Exactly the lines from the one with "across(handle_w - 2 * grip_inset - 2" to the one with "before = set(bpy.data.objects)", both included, are to be printed again; leave out the rest.

## Information supplied
-- START --
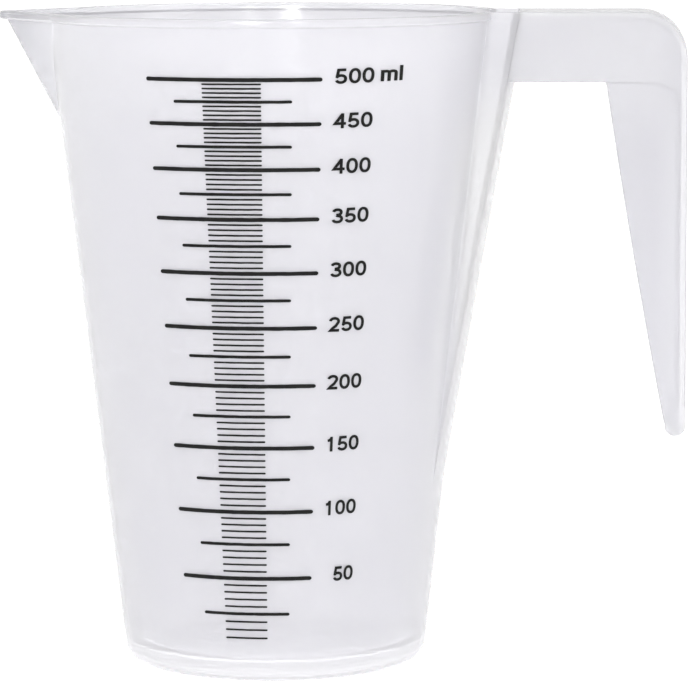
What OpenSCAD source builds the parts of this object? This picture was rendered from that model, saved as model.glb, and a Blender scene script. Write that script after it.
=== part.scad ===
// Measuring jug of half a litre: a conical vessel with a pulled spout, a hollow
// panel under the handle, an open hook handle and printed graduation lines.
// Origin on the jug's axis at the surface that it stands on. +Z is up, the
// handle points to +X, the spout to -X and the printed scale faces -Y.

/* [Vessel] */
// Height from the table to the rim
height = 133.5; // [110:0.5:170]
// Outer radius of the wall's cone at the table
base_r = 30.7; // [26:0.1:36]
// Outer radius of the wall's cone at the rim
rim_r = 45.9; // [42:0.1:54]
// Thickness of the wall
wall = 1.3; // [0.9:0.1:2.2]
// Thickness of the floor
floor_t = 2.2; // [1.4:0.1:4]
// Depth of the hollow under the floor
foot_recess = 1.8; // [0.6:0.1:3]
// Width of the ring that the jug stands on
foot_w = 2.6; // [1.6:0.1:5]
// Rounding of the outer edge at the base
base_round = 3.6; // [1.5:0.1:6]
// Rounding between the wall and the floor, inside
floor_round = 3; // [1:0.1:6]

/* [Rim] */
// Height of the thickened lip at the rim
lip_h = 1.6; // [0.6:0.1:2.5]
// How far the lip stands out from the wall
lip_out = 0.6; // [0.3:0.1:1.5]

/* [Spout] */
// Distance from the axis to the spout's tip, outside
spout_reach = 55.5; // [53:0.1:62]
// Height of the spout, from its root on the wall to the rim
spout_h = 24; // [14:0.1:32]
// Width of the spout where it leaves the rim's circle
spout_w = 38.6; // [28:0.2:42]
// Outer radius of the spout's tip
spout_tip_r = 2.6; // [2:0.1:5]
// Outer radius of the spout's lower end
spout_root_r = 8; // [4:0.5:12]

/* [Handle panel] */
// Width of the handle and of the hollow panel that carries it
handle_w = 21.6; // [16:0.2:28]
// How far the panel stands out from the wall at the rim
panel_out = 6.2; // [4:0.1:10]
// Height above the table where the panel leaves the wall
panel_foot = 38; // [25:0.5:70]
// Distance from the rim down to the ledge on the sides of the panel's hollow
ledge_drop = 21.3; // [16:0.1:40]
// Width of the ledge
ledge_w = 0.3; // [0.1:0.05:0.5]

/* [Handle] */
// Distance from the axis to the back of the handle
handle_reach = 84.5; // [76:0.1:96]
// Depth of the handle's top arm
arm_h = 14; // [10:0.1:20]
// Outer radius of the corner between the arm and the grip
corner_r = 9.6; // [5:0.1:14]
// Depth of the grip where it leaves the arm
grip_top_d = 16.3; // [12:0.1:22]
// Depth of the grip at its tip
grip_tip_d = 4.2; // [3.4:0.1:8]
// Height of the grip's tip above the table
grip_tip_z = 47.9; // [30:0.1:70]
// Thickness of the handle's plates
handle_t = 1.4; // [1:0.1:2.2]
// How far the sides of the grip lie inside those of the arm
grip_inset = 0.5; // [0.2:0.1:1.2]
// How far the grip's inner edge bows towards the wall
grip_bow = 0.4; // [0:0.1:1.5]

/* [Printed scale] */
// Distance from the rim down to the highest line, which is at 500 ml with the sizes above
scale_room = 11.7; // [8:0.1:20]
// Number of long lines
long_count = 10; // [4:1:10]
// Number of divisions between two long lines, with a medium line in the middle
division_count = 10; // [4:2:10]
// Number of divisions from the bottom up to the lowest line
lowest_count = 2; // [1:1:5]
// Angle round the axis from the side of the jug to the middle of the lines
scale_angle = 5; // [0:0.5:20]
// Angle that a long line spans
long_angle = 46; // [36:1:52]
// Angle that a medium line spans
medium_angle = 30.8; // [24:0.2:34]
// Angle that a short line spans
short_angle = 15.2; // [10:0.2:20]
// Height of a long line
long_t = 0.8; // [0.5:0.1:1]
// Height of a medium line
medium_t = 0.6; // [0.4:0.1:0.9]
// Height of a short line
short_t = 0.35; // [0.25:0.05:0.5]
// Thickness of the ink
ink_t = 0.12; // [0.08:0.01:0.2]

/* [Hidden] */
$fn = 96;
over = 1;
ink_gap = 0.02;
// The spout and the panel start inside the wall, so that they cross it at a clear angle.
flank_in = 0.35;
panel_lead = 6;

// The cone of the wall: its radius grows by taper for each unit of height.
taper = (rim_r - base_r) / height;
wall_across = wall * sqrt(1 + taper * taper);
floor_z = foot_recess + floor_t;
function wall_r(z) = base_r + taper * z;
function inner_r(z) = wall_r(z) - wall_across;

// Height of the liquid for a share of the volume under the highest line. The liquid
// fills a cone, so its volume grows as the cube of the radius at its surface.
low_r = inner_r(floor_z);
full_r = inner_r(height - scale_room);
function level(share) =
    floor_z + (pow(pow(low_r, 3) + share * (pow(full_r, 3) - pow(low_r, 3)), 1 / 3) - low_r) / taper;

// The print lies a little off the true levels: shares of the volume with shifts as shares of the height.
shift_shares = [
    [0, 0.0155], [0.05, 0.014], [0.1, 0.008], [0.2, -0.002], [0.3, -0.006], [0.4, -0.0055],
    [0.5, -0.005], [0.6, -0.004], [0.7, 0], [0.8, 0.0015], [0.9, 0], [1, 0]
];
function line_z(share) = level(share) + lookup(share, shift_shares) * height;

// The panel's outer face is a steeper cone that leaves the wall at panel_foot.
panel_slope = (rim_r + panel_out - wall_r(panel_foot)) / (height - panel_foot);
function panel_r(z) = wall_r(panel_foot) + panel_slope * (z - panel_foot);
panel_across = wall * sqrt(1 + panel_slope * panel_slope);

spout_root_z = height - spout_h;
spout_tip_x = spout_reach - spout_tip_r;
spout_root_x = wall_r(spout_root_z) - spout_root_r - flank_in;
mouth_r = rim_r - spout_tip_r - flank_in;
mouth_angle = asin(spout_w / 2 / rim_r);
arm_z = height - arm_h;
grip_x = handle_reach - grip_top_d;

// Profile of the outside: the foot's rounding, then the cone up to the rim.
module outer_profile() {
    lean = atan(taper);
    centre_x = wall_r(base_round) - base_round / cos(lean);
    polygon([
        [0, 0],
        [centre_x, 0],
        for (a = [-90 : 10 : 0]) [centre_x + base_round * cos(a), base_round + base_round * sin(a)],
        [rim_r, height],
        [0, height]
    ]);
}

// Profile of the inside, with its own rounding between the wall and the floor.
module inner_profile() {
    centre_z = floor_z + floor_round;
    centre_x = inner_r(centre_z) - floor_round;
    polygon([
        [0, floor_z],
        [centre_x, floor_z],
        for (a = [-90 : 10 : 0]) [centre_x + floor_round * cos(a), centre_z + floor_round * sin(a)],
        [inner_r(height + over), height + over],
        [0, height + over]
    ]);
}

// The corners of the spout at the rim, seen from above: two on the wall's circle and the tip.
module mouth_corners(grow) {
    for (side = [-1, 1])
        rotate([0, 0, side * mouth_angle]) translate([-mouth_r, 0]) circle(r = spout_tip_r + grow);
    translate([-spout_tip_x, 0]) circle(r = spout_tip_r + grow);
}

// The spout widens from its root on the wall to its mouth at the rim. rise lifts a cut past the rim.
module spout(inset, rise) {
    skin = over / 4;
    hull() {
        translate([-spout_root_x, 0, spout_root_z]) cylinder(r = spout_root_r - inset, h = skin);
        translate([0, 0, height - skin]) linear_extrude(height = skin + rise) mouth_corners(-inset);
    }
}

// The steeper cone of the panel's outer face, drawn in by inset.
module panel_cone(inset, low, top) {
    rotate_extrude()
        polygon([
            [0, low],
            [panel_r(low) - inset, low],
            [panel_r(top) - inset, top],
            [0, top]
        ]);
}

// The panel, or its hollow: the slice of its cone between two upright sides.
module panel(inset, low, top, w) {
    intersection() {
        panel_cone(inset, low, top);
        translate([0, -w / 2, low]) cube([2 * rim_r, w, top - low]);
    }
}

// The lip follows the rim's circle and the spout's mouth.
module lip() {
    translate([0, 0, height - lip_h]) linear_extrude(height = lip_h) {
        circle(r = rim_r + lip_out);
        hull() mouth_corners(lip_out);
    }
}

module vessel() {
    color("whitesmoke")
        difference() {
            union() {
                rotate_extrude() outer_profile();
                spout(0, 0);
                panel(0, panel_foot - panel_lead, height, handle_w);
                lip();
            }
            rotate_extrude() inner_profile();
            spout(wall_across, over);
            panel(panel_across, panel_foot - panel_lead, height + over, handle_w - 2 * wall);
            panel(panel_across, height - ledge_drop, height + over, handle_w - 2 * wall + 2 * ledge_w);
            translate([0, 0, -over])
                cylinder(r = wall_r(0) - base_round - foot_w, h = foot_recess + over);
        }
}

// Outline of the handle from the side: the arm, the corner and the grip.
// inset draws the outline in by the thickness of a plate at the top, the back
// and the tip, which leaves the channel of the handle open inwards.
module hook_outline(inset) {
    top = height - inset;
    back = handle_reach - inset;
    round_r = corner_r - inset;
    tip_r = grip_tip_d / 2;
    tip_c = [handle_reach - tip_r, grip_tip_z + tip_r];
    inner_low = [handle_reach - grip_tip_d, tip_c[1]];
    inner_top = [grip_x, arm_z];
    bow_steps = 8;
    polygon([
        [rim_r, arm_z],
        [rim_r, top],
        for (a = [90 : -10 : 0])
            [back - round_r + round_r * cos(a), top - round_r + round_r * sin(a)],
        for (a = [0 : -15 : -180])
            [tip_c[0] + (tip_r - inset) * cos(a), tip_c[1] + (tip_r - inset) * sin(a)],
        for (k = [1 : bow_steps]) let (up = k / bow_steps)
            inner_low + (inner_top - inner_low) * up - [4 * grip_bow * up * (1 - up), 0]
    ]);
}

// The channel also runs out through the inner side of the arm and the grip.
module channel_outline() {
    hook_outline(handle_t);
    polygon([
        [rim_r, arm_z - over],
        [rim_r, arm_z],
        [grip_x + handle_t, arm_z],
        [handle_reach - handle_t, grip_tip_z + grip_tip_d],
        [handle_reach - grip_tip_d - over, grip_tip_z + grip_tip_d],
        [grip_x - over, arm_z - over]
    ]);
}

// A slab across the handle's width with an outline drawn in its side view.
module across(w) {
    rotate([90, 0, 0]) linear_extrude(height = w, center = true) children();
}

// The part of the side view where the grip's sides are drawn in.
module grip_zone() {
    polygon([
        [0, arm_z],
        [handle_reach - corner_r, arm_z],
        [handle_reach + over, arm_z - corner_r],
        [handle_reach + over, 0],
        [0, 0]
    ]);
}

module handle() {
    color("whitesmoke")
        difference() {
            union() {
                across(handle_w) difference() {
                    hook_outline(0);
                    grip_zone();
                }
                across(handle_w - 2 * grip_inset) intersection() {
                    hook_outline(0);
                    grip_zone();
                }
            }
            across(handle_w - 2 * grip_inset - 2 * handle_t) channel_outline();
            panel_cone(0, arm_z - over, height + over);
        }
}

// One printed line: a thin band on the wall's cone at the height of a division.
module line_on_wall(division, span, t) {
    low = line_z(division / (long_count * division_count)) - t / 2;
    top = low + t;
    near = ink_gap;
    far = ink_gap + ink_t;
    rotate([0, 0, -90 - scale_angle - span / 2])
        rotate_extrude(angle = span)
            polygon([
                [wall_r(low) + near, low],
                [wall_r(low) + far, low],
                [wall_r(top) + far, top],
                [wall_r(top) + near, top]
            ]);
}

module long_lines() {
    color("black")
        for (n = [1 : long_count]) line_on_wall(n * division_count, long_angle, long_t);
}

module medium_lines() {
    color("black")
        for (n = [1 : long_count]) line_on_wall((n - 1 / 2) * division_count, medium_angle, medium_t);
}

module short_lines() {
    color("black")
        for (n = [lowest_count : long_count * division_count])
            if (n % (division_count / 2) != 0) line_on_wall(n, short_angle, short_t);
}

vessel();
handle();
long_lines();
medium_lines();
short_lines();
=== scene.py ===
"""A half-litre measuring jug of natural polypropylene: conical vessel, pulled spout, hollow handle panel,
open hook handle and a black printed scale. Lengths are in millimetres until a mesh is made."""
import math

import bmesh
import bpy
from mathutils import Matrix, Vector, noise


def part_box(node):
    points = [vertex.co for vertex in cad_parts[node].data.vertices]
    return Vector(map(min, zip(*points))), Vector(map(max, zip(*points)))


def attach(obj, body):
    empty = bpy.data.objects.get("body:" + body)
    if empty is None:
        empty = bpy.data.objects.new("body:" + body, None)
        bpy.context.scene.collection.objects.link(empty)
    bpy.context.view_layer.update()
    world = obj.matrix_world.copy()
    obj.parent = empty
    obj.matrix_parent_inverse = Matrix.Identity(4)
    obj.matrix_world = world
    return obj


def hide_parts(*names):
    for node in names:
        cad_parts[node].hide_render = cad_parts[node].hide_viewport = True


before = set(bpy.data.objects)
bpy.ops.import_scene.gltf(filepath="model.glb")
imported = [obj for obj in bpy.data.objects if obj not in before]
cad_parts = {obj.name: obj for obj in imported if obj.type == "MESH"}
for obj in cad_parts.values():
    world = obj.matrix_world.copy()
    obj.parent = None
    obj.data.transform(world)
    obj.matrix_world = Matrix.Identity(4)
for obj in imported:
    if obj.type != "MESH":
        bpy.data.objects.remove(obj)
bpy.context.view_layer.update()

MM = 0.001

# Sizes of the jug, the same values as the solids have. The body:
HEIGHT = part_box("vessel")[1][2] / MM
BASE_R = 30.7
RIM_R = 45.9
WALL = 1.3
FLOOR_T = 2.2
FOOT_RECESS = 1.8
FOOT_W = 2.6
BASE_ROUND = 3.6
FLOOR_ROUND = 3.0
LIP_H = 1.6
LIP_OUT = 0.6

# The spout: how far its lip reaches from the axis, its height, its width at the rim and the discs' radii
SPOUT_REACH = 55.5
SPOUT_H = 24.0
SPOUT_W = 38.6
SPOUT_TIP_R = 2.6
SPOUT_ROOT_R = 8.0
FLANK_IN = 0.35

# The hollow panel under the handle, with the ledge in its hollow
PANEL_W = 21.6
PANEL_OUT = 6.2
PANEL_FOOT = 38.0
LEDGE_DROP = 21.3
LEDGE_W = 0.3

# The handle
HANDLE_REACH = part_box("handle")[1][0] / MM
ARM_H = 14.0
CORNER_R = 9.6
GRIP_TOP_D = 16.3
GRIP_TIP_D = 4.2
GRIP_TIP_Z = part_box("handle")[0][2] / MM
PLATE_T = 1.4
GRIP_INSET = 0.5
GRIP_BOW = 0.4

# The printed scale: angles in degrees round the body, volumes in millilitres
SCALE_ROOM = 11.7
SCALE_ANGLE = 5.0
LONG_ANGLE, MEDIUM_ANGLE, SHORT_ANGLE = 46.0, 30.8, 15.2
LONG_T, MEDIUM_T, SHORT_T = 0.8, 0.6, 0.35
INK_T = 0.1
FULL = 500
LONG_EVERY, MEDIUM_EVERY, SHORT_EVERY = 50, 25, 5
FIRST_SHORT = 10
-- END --
## Full response
            across(handle_w - 2 * grip_inset - 2 * handle_t) channel_outline();
            panel_cone(0, arm_z - over, height + over);
        }
}

// One printed line: a thin band on the wall's cone at the height of a division.
module line_on_wall(division, span, t) {
    low = line_z(division / (long_count * division_count)) - t / 2;
    top = low + t;
    near = ink_gap;
    far = ink_gap + ink_t;
    rotate([0, 0, -90 - scale_angle - span / 2])
        rotate_extrude(angle = span)
            polygon([
                [wall_r(low) + near, low],
                [wall_r(low) + far, low],
                [wall_r(top) + far, top],
                [wall_r(top) + near, top]
            ]);
}

module long_lines() {
    color("black")
        for (n = [1 : long_count]) line_on_wall(n * division_count, long_angle, long_t);
}

module medium_lines() {
    color("black")
        for (n = [1 : long_count]) line_on_wall((n - 1 / 2) * division_count, medium_angle, medium_t);
}

module short_lines() {
    color("black")
        for (n = [lowest_count : long_count * division_count])
            if (n % (division_count / 2) != 0) line_on_wall(n, short_angle, short_t);
}

vessel();
handle();
long_lines();
medium_lines();
short_lines();
=== scene.py ===
"""A half-litre measuring jug of natural polypropylene: conical vessel, pulled spout, hollow handle panel,
open hook handle and a black printed scale. Lengths are in millimetres until a mesh is made."""
import math

import bmesh
import bpy
from mathutils import Matrix, Vector, noise


def part_box(node):
    points = [vertex.co for vertex in cad_parts[node].data.vertices]
    return Vector(map(min, zip(*points))), Vector(map(max, zip(*points)))


def attach(obj, body):
    empty = bpy.data.objects.get("body:" + body)
    if empty is None:
        empty = bpy.data.objects.new("body:" + body, None)
        bpy.context.scene.collection.objects.link(empty)
    bpy.context.view_layer.update()
    world = obj.matrix_world.copy()
    obj.parent = empty
    obj.matrix_parent_inverse = Matrix.Identity(4)
    obj.matrix_world = world
    return obj


def hide_parts(*names):
    for node in names:
        cad_parts[node].hide_render = cad_parts[node].hide_viewport = True


before = set(bpy.data.objects)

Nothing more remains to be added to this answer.